The best investing strategy for beginners is to define a clear goal, understand risk tolerance, keep costs low, diversify across assets, and invest consistently. Broad index funds, ETFs, retirement accounts, and robo-advisors can all be useful starting points.

Are index funds better than individual stocks?

Index funds are usually more diversified than individual stocks, which can make them easier for beginners to manage. Individual stocks may offer growth potential, but they also carry company-specific risk and require more research.

How much should a beginner invest each month?

A beginner should invest an amount that fits comfortably after essential expenses, emergency savings, and debt payments. Consistency is usually more important than starting with a large amount. Many investors begin with small recurring contributions and increase them over time.

Do I need an investment advisor to start investing?

You do not always need an investment advisor to start investing. Many beginners can use a brokerage account, index fund, ETF, or robo-advisor. An advisor may be helpful if your finances are complex or you need personalized planning.

What investing fees should beginners avoid?

Beginners should watch for high expense ratios, account maintenance fees, sales loads, trading costs, advisory fees, transfer fees, and product fees that are not clearly explained. Always compare the total cost before choosing an investment product or service.

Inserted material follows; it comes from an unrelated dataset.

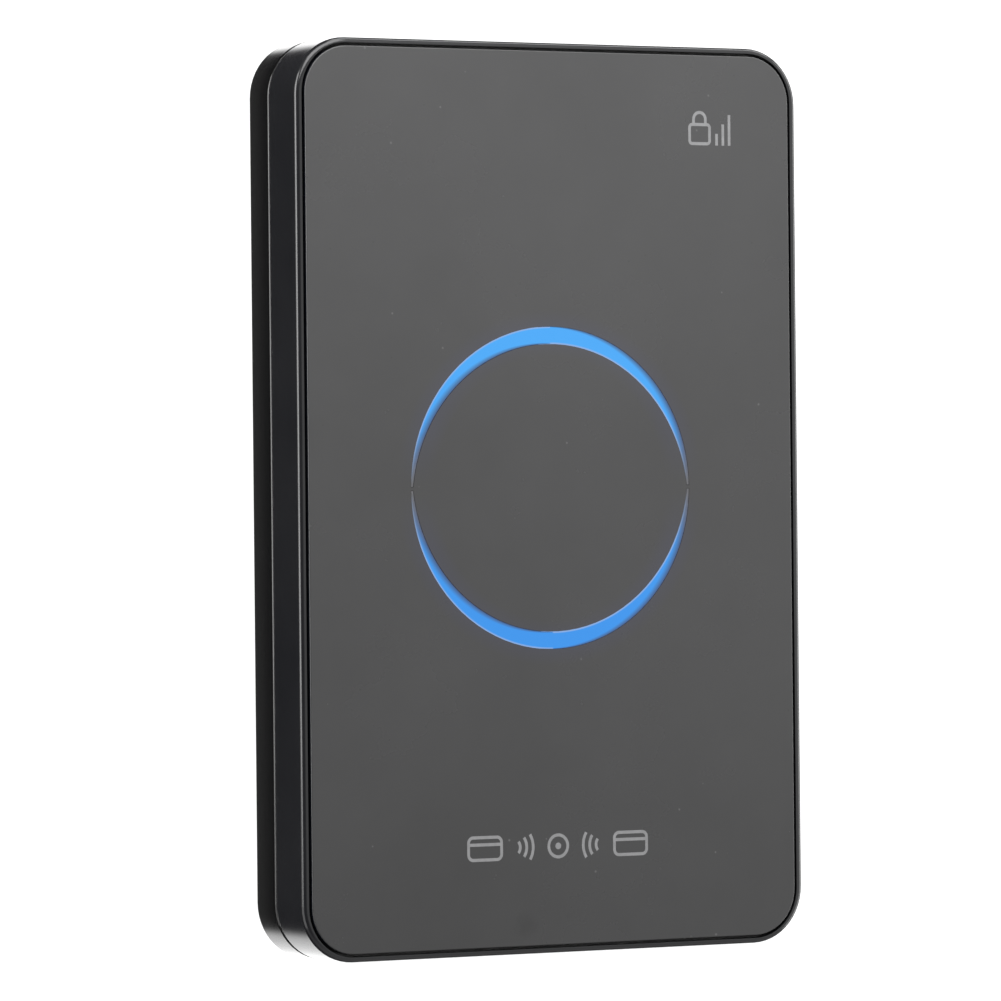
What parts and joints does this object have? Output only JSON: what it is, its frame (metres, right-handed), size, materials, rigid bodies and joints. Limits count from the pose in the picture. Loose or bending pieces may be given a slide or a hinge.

Final Takeaway: Understand Investing Before Trying to Profit From It

Elise Morgan’s investing for beginners strategy is built on a simple idea: understand the purpose of your money, choose the right account, keep costs visible, diversify your portfolio, and avoid decisions driven by fear, ego, or hype.

Stock investing, index funds, ETF investing, robo-advisors, portfolio management services, and investment advisors can all play a role in a beginner’s financial journey. The best option depends on timeline, risk tolerance, account size, goals, and the level of guidance needed.

The smartest beginner investor is not the person who sounds the most confident. It is the person who builds a clear system, follows it consistently, and understands why every dollar is invested.